810 Fifth Avenue is a very elegant, 13-story, limestone-clad, Italian Renaissance-style apartment building on the northeast corner at 62nd Street that has wonderful views of Central Park and Midtown because it is across from the handsome but low-rise Knickerbocker Club, designed by Delano & Aldrich. 

This building, which has only 12 apartments, was designed by J. E. R. Carpenter, the leading architect of luxury apartment buildings in the city in the early and mid-1920s. 

The building, which was erected by the Bricken Construction Company in 1926, was converted to a cooperative in 1941.

Bottom Line

One of the city’s grandest pre-war apartment buildings, it overlooks Central Park to the west and the Knickerbocker Club to the south.

Description

The building has an impressive side-street entrance with a large marquee and sidewalk landscaping. 

It has bandcourses above the first, the third, the fourth and the 12th floors and quoins. 

It has a three-story rusticated limestone base and the second-floor windows have arched pediments.

Amenities

The building has a doorman and a concierge.

Apartments

The 12th floor apartment has two bedrooms, a 47-foot-long living room with two wood-burning fireplaces facing Fifth Avenue, a 15-foot-wide gallery that leads to a 20-foot-long library and a 24-foot-long dining room across a hall from a 15-foot-long enclosed kitchen.
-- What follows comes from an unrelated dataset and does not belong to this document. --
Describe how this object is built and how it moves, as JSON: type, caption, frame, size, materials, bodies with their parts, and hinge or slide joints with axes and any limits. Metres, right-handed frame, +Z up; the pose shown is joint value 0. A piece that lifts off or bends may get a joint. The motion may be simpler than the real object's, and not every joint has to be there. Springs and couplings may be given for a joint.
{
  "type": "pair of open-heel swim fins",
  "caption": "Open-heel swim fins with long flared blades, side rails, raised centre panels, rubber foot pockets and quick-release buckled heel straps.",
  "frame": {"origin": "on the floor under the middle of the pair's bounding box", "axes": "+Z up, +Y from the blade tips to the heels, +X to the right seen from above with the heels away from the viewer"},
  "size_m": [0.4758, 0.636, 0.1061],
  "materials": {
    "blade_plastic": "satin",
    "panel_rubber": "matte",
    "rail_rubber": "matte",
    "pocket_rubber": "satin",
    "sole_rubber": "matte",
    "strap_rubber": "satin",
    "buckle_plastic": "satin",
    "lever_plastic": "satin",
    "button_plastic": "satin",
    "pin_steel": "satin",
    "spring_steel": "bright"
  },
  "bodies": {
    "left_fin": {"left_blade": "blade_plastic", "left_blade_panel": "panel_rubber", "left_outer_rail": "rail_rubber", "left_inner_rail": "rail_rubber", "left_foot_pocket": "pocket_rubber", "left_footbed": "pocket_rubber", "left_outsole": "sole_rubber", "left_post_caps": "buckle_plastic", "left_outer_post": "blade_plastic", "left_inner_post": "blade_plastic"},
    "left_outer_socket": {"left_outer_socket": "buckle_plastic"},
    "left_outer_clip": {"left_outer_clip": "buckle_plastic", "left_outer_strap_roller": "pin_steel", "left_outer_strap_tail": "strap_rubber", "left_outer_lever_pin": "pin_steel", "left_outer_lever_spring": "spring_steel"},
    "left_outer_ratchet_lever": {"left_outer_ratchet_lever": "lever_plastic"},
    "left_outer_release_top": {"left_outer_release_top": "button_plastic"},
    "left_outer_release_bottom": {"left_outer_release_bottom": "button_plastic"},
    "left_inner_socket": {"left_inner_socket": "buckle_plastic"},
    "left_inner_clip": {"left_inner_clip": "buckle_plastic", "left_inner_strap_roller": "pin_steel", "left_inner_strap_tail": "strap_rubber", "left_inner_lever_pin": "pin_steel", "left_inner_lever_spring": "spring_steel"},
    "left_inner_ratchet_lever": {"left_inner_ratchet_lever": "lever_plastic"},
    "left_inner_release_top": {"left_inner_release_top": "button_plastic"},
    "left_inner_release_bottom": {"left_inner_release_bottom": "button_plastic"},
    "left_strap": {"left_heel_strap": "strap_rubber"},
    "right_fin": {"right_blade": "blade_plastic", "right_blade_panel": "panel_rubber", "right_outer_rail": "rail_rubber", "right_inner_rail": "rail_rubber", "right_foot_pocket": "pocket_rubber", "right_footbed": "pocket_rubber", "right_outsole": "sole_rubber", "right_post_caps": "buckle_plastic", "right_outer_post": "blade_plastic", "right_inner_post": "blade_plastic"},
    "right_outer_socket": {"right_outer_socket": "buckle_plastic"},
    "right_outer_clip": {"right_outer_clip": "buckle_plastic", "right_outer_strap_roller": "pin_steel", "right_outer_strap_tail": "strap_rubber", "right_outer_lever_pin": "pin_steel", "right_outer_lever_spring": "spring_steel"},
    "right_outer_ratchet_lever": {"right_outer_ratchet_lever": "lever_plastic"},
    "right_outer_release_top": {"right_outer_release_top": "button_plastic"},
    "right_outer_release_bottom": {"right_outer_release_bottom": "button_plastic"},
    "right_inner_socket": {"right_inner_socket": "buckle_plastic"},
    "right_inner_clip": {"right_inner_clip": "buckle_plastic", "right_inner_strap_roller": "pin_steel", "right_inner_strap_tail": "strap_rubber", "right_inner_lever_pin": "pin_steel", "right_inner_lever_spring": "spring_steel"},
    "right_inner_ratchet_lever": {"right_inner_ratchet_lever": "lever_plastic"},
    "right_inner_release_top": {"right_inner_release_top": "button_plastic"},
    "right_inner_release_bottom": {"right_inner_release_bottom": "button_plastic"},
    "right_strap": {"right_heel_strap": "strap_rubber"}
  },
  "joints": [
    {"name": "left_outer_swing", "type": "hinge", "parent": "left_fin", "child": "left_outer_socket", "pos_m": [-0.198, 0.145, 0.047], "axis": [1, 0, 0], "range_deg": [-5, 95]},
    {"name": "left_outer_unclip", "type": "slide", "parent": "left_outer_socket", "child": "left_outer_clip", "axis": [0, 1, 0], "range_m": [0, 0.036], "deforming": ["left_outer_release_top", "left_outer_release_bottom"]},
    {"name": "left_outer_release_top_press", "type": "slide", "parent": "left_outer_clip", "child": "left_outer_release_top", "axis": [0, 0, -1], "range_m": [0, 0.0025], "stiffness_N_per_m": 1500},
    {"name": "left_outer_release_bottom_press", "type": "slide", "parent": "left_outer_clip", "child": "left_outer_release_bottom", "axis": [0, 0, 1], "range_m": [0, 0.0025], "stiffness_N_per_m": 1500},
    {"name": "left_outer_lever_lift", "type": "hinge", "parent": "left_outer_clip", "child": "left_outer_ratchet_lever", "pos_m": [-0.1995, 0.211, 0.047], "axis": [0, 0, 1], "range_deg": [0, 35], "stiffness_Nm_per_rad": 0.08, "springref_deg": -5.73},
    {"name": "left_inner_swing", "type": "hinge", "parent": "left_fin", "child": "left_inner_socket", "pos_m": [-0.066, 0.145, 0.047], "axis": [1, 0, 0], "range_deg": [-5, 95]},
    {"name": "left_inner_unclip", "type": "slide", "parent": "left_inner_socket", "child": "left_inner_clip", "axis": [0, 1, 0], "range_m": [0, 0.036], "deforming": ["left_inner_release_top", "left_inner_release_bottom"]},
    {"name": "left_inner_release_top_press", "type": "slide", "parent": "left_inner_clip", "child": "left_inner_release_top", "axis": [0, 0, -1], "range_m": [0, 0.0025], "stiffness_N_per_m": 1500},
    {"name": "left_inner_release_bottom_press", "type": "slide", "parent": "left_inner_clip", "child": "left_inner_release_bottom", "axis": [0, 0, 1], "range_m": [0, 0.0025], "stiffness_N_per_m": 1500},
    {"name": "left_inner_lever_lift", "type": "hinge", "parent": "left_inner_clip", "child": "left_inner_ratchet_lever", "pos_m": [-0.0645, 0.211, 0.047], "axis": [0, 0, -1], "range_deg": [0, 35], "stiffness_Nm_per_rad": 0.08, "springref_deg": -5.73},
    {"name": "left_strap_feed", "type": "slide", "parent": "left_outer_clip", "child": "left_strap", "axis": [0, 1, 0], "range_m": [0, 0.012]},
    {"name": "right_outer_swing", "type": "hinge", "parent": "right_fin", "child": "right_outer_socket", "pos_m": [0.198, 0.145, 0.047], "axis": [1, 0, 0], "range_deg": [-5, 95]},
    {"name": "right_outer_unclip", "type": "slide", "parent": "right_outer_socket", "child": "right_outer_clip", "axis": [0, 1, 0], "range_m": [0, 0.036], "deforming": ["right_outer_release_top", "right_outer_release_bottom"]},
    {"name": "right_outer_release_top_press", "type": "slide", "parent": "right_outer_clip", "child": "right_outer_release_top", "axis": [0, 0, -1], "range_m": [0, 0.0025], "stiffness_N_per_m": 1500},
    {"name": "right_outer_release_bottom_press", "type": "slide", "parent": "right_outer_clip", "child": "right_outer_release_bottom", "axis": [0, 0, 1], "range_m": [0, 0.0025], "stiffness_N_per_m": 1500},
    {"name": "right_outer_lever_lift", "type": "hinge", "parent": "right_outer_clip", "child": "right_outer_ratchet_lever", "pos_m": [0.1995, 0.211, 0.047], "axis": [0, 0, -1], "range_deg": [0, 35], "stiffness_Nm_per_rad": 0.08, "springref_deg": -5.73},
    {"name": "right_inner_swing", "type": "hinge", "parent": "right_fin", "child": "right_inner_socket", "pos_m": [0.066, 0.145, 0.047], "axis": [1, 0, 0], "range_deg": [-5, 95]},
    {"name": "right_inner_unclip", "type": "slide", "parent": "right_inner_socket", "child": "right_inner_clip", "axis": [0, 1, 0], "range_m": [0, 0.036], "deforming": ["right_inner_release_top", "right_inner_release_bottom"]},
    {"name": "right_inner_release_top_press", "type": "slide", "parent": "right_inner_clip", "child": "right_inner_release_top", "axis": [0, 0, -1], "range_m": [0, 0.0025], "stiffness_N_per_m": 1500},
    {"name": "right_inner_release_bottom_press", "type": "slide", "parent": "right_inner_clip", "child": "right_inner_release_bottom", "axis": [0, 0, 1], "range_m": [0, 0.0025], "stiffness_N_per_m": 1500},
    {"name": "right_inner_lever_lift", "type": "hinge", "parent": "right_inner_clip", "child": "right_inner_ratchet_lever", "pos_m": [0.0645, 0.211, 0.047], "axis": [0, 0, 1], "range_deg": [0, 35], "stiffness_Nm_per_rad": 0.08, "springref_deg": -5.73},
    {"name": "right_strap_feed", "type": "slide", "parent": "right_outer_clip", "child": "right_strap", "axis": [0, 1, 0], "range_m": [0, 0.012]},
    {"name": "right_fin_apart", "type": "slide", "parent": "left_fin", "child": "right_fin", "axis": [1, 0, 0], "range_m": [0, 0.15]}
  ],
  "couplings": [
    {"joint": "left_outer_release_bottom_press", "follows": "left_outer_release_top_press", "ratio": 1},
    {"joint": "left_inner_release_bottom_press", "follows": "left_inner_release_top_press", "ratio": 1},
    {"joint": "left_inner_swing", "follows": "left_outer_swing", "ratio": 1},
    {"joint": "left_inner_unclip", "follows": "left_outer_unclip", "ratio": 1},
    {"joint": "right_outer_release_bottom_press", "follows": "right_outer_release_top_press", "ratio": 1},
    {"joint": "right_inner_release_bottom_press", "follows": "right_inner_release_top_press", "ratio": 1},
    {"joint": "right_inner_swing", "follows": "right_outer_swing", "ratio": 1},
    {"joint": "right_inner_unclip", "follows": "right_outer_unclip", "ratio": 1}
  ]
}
The apartment also has a 15-foot-long laundry/family room and 15-foot-long staff quarters.

History

The building replaced two brownstones including one owned by Mrs. Hamilton Fish who became one of its first residents.
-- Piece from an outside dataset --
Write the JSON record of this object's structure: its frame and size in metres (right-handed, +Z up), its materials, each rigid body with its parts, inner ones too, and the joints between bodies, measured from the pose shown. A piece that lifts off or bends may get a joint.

The building was once home to Nelson A. Rockefeller, who served four terms as governor of New York State and was Vice President under President Gerald Ford from 1974-1977. 

Rockefeller commissioned Wallace Harrison to design the penthouse and the floor beneath it and created a round dining room. Rockefeller filled the apartment with murals by Matisse and Leger and paintings by Picasso. 

When he divorced his wife, Mary Todhunter Clark, in 1962, she got to keep two of the floors in his triplex apartment and he moved to 812 Fifth Avenue and connected to his remaining floor at 810. A year later, he married Margaretta Fitler Murphy. The floors of his apartments in the two buildings were of different heights.

Other residents have included Richard M. Nixon, Felix Rohatyn, Charles Bronfman and David Geffen.

Location

The building is convenient to many world famous boutiques, excellent restaurants and schools.